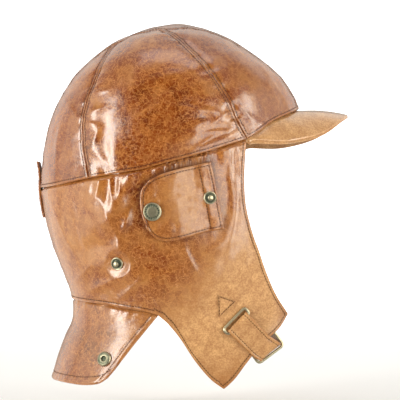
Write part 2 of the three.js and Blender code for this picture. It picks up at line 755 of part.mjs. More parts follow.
// A closed wire loop with round corners in the plane of two unit directions
function wireRing({ long, wide, corner }, centre, alongLong, alongWide) {
  const sides = WIRE_SIDES;
  const cornerSteps = 4;
  const halfLong = (long - WIRE) / 2 - corner;
  const halfWide = (wide - WIRE) / 2 - corner;
  const lift = alongLong.clone().cross(alongWide).normalize();
  const points = [];
  for (let quarter = 0; quarter < 4; quarter += 1) {
    const signLong = quarter === 0 || quarter === 3 ? 1 : -1;
    const signWide = quarter < 2 ? 1 : -1;
    for (let k = 0; k <= cornerSteps; k += 1) {
      const angle = ((quarter + k / cornerSteps) * Math.PI) / 2;
      const out = alongLong.clone()
        .multiplyScalar(Math.cos(angle))
        .addScaledVector(alongWide, Math.sin(angle));
      const middle = centre.clone()
        .addScaledVector(alongLong, signLong * halfLong)
        .addScaledVector(alongWide, signWide * halfWide)
        .addScaledVector(out, corner);
      for (let n = 0; n < sides; n += 1) {
        const turn = (2 * Math.PI * n) / sides;
        points.push(middle.clone()
          .addScaledVector(out, (Math.cos(turn) * WIRE) / 2)
          .addScaledVector(lift, (Math.sin(turn) * WIRE) / 2));
      }
    }
  }
  const rings = points.length / sides;
  const index = [];
  for (let i = 0; i < rings; i += 1) {
    const next = (i + 1) % rings;
    for (let n = 0; n < sides; n += 1) {
      const m = (n + 1) % sides;
      index.push(i * sides + n, i * sides + m, next * sides + m);
      index.push(i * sides + n, next * sides + m, next * sides + n);
    }
  }
  return solid(points, index);
}

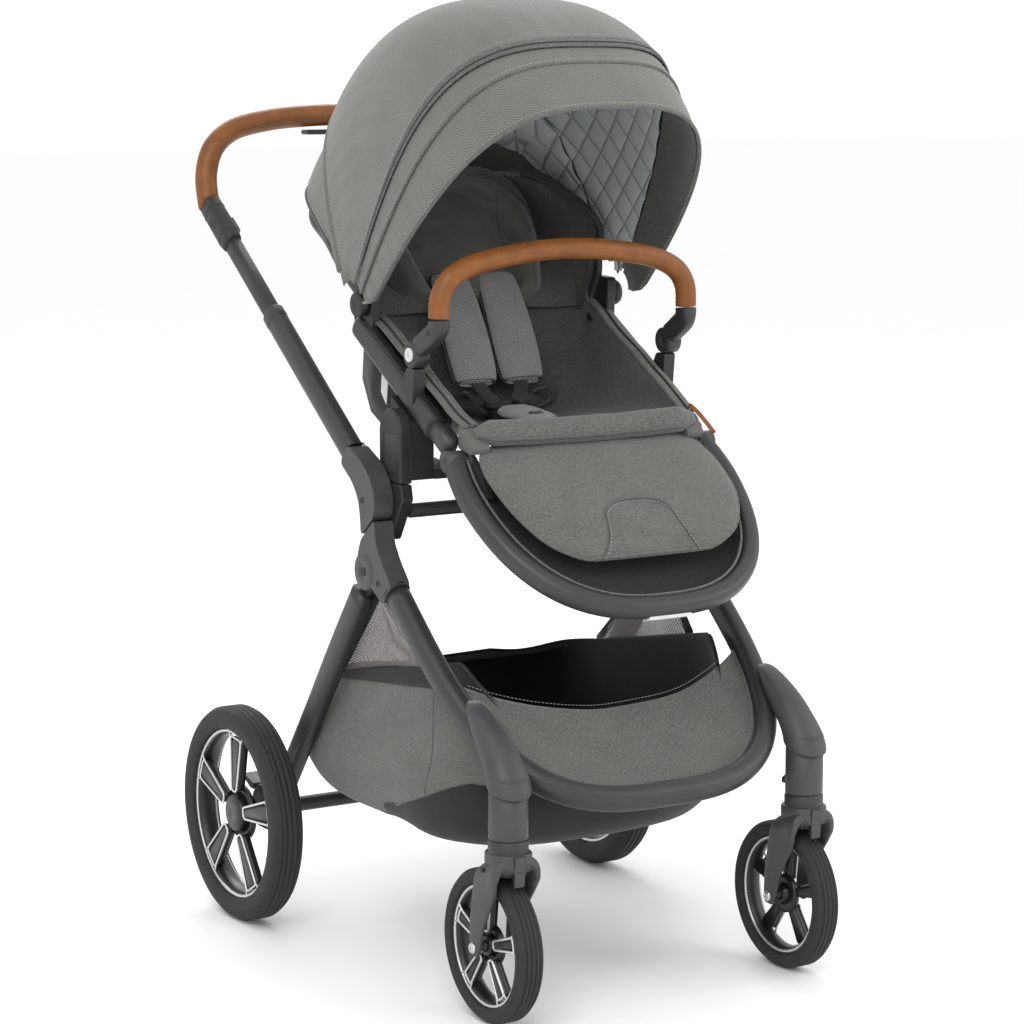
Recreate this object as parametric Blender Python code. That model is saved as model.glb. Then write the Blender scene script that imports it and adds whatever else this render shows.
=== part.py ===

++++++

Go through the listing and copy all of it exactly.

### The completed task
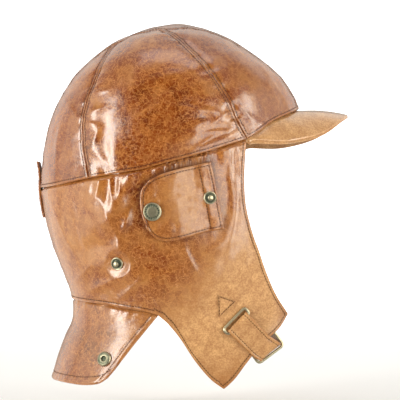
Write part 2 of the three.js and Blender code for this picture. It picks up at line 755 of part.mjs. More parts follow.
// A closed wire loop with round corners in the plane of two unit directions
function wireRing({ long, wide, corner }, centre, alongLong, alongWide) {
  const sides = WIRE_SIDES;
  const cornerSteps = 4;
  const halfLong = (long - WIRE) / 2 - corner;
  const halfWide = (wide - WIRE) / 2 - corner;
  const lift = alongLong.clone().cross(alongWide).normalize();
  const points = [];
  for (let quarter = 0; quarter < 4; quarter += 1) {
    const signLong = quarter === 0 || quarter === 3 ? 1 : -1;
    const signWide = quarter < 2 ? 1 : -1;
    for (let k = 0; k <= cornerSteps; k += 1) {
      const angle = ((quarter + k / cornerSteps) * Math.PI) / 2;
      const out = alongLong.clone()
        .multiplyScalar(Math.cos(angle))
        .addScaledVector(alongWide, Math.sin(angle));
      const middle = centre.clone()
        .addScaledVector(alongLong, signLong * halfLong)
        .addScaledVector(alongWide, signWide * halfWide)
        .addScaledVector(out, corner);
      for (let n = 0; n < sides; n += 1) {
        const turn = (2 * Math.PI * n) / sides;
        points.push(middle.clone()
          .addScaledVector(out, (Math.cos(turn) * WIRE) / 2)
          .addScaledVector(lift, (Math.sin(turn) * WIRE) / 2));
      }
    }
  }
  const rings = points.length / sides;
  const index = [];
  for (let i = 0; i < rings; i += 1) {
    const next = (i + 1) % rings;
    for (let n = 0; n < sides; n += 1) {
      const m = (n + 1) % sides;
      index.push(i * sides + n, i * sides + m, next * sides + m);
      index.push(i * sides + n, next * sides + m, next * sides + n);
    }
  }
  return solid(points, index);
}

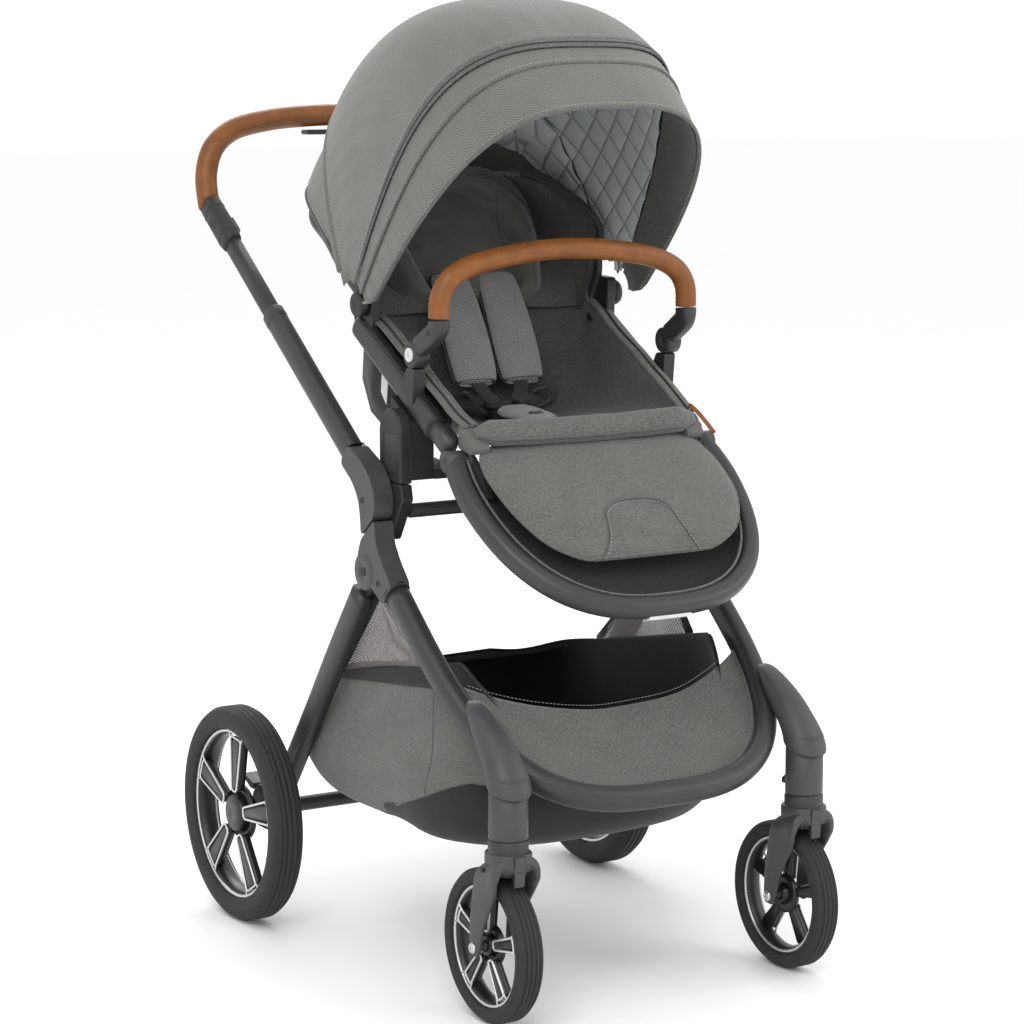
Recreate this object as parametric Blender Python code. That model is saved as model.glb. Then write the Blender scene script that imports it and adds whatever else this render shows.
=== part.py ===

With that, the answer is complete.